▸ **Collected material**:
* * * *
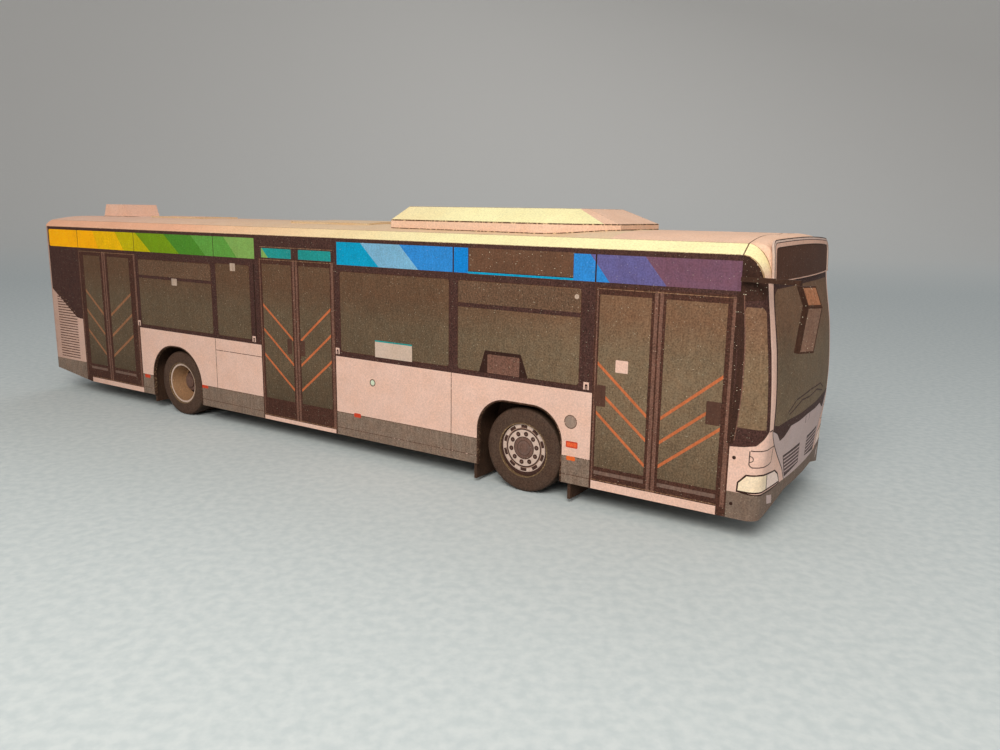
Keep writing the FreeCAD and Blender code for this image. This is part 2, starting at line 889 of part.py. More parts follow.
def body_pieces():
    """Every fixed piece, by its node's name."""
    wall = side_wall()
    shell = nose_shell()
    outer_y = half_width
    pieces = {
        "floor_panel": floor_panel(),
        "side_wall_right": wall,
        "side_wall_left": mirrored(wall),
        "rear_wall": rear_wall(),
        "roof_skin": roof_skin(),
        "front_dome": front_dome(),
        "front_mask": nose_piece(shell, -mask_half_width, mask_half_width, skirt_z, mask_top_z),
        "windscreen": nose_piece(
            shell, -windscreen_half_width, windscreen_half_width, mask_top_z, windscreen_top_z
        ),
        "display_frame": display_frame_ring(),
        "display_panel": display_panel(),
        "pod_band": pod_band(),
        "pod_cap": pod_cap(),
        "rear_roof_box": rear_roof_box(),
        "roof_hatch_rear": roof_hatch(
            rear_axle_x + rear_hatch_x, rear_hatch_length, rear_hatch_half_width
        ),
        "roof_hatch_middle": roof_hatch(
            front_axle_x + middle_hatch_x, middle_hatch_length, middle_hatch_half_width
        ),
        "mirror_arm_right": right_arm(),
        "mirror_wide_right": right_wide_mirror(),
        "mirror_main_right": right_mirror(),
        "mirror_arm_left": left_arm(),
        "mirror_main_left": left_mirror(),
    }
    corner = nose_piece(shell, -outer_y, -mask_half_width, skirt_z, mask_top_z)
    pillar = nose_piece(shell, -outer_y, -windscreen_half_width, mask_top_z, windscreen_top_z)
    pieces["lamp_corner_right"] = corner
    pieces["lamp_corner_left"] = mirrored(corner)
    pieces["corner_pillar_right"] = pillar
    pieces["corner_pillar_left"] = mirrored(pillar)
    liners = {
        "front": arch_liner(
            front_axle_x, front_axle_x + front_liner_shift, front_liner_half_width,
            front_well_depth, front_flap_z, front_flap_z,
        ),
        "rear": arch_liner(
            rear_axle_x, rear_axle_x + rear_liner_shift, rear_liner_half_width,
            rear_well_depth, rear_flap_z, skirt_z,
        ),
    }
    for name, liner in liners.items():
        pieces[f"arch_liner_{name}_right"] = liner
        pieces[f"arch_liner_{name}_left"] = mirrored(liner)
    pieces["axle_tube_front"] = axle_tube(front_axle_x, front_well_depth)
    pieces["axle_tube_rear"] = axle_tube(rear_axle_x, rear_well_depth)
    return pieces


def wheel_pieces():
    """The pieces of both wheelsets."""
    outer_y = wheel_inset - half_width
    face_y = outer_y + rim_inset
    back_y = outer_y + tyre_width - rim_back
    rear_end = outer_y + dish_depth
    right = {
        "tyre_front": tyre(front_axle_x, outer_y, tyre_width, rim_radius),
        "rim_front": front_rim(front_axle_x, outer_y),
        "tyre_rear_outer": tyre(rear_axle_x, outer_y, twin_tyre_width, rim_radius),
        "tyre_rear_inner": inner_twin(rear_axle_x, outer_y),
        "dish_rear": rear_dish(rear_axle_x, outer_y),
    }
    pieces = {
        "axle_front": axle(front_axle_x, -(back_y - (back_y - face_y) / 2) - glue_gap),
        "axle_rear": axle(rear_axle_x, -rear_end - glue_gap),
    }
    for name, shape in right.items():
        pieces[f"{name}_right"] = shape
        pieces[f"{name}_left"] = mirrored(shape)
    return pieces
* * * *
Produce an exact copy of the whole listing.

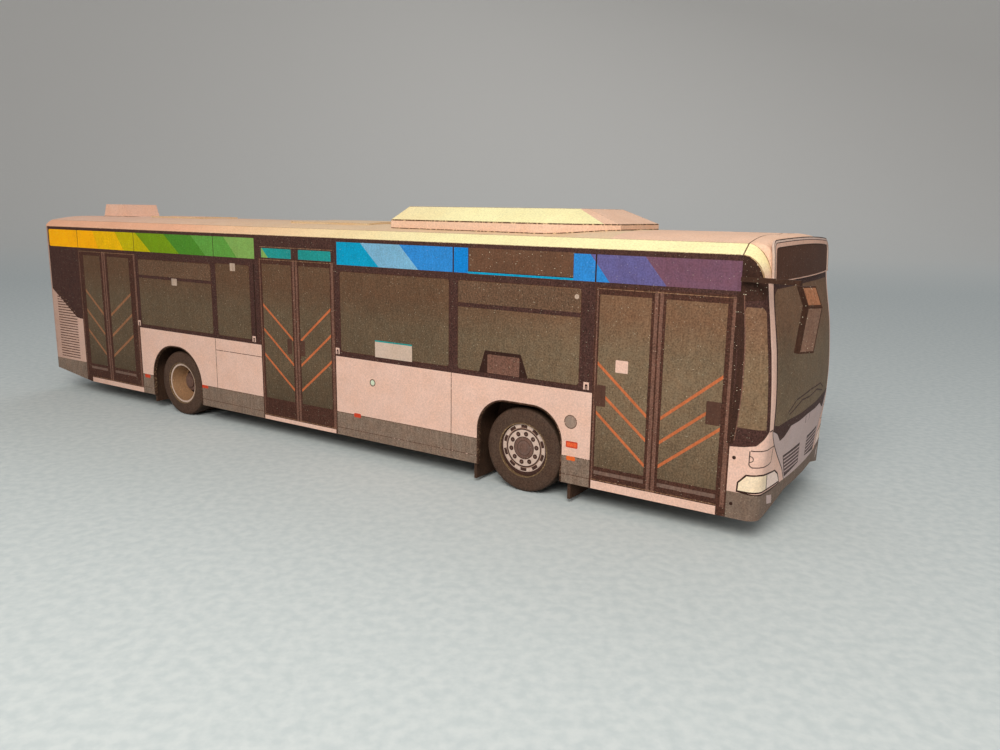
Keep writing the FreeCAD and Blender code for this image. This is part 2, starting at line 889 of part.py. More parts follow.
def body_pieces():
    """Every fixed piece, by its node's name."""
    wall = side_wall()
    shell = nose_shell()
    outer_y = half_width
    pieces = {
        "floor_panel": floor_panel(),
        "side_wall_right": wall,
        "side_wall_left": mirrored(wall),
        "rear_wall": rear_wall(),
        "roof_skin": roof_skin(),
        "front_dome": front_dome(),
        "front_mask": nose_piece(shell, -mask_half_width, mask_half_width, skirt_z, mask_top_z),
        "windscreen": nose_piece(
            shell, -windscreen_half_width, windscreen_half_width, mask_top_z, windscreen_top_z
        ),
        "display_frame": display_frame_ring(),
        "display_panel": display_panel(),
        "pod_band": pod_band(),
        "pod_cap": pod_cap(),
        "rear_roof_box": rear_roof_box(),
        "roof_hatch_rear": roof_hatch(
            rear_axle_x + rear_hatch_x, rear_hatch_length, rear_hatch_half_width
        ),
        "roof_hatch_middle": roof_hatch(
            front_axle_x + middle_hatch_x, middle_hatch_length, middle_hatch_half_width
        ),
        "mirror_arm_right": right_arm(),
        "mirror_wide_right": right_wide_mirror(),
        "mirror_main_right": right_mirror(),
        "mirror_arm_left": left_arm(),
        "mirror_main_left": left_mirror(),
    }
    corner = nose_piece(shell, -outer_y, -mask_half_width, skirt_z, mask_top_z)
    pillar = nose_piece(shell, -outer_y, -windscreen_half_width, mask_top_z, windscreen_top_z)
    pieces["lamp_corner_right"] = corner
    pieces["lamp_corner_left"] = mirrored(corner)
    pieces["corner_pillar_right"] = pillar
    pieces["corner_pillar_left"] = mirrored(pillar)
    liners = {
        "front": arch_liner(
            front_axle_x, front_axle_x + front_liner_shift, front_liner_half_width,
            front_well_depth, front_flap_z, front_flap_z,
        ),
        "rear": arch_liner(
            rear_axle_x, rear_axle_x + rear_liner_shift, rear_liner_half_width,
            rear_well_depth, rear_flap_z, skirt_z,
        ),
    }
    for name, liner in liners.items():
        pieces[f"arch_liner_{name}_right"] = liner
        pieces[f"arch_liner_{name}_left"] = mirrored(liner)
    pieces["axle_tube_front"] = axle_tube(front_axle_x, front_well_depth)
    pieces["axle_tube_rear"] = axle_tube(rear_axle_x, rear_well_depth)
    return pieces


def wheel_pieces():
    """The pieces of both wheelsets."""
    outer_y = wheel_inset - half_width
    face_y = outer_y + rim_inset
    back_y = outer_y + tyre_width - rim_back
    rear_end = outer_y + dish_depth
    right = {
        "tyre_front": tyre(front_axle_x, outer_y, tyre_width, rim_radius),
        "rim_front": front_rim(front_axle_x, outer_y),
        "tyre_rear_outer": tyre(rear_axle_x, outer_y, twin_tyre_width, rim_radius),
        "tyre_rear_inner": inner_twin(rear_axle_x, outer_y),
        "dish_rear": rear_dish(rear_axle_x, outer_y),
    }
    pieces = {
        "axle_front": axle(front_axle_x, -(back_y - (back_y - face_y) / 2) - glue_gap),
        "axle_rear": axle(rear_axle_x, -rear_end - glue_gap),
    }
    for name, shape in right.items():
        pieces[f"{name}_right"] = shape
        pieces[f"{name}_left"] = mirrored(shape)
    return pieces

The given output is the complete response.